Clinton, Democrats Heavy Favorites on Updated U.S. Presidential Odds

Leading the way in the polls, Hillary Clinton and the Democratic Party are now sitting as large favorites on the odds to win the 2016 U.S. presidential election this November at the sportsbooks.

The Democrats are listed as the -450 favorites (bet $450 to win $100) on the 2016 U.S. presidential election odds at online sportsbook Bovada, with the Republicans the clear underdogs at +325 (bet $100 to win $325) on that political prop wager.

And that’s been a big fall for the Republicans at the betting shops over the past month, as Donald Trump had been just a +200 underdog on those odds during the party’s convention in Cleveland in the middle of July – with Clinton at -240 back then.
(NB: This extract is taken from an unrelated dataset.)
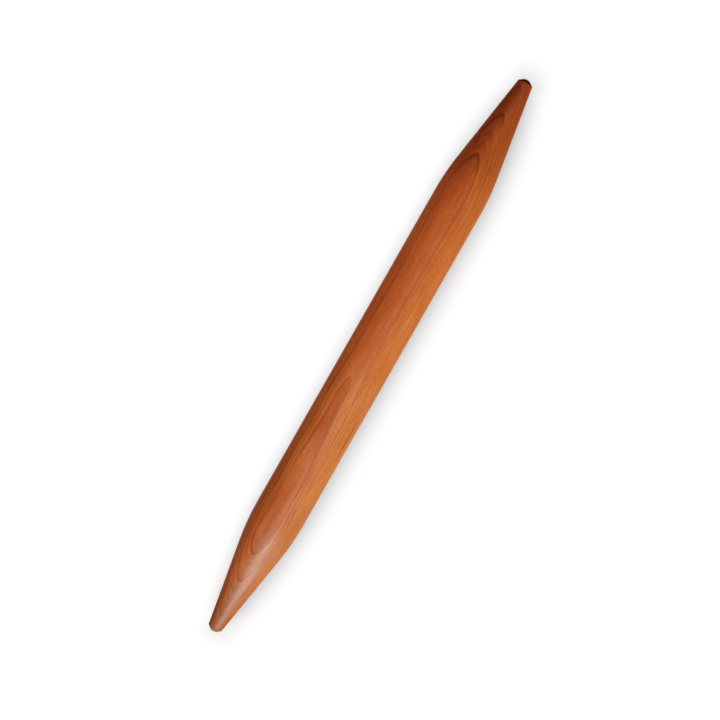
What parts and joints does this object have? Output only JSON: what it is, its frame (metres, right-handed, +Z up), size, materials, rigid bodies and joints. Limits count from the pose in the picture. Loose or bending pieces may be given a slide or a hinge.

The Democrats, though, have surged ahead in the polls since that time, thanks to a star-studded convention in Philadelphia combined with a series of missteps by Trump and the Republicans. Forecasts now have Clinton sitting with an 80-90 percent chance of winning the November 8 election.

Clinton has been the frontrunner on the 2016 presidential odds since they opened, riding strong support from the party establishment to a nomination victory over rival Bernie Sanders. Clinton and Sanders were the only serious Democratic contenders, with Vice President Joe Biden declining to enter the race.

It was a different story in the Republican field, however, with a double-digit number of contenders for the nomination slowly getting whittled down in the first half of the year until Trump was left standing at the top of the party’s ticket.

Trump was well back at +2500 on the odds to win the presidency a year ago behind the likes of Marco Rubio and Jeb Bush, who was the clear Republican frontrunner when the race got underway. Bush dropped out of the race in late February after poor showings in early primaries.

The next chance for the presidential odds to see some movement might be during the debates, with Clinton and Trump first scheduled to take the stage together on Monday, September 26 at Hofstra University; Trump’s attendance, though, is in question.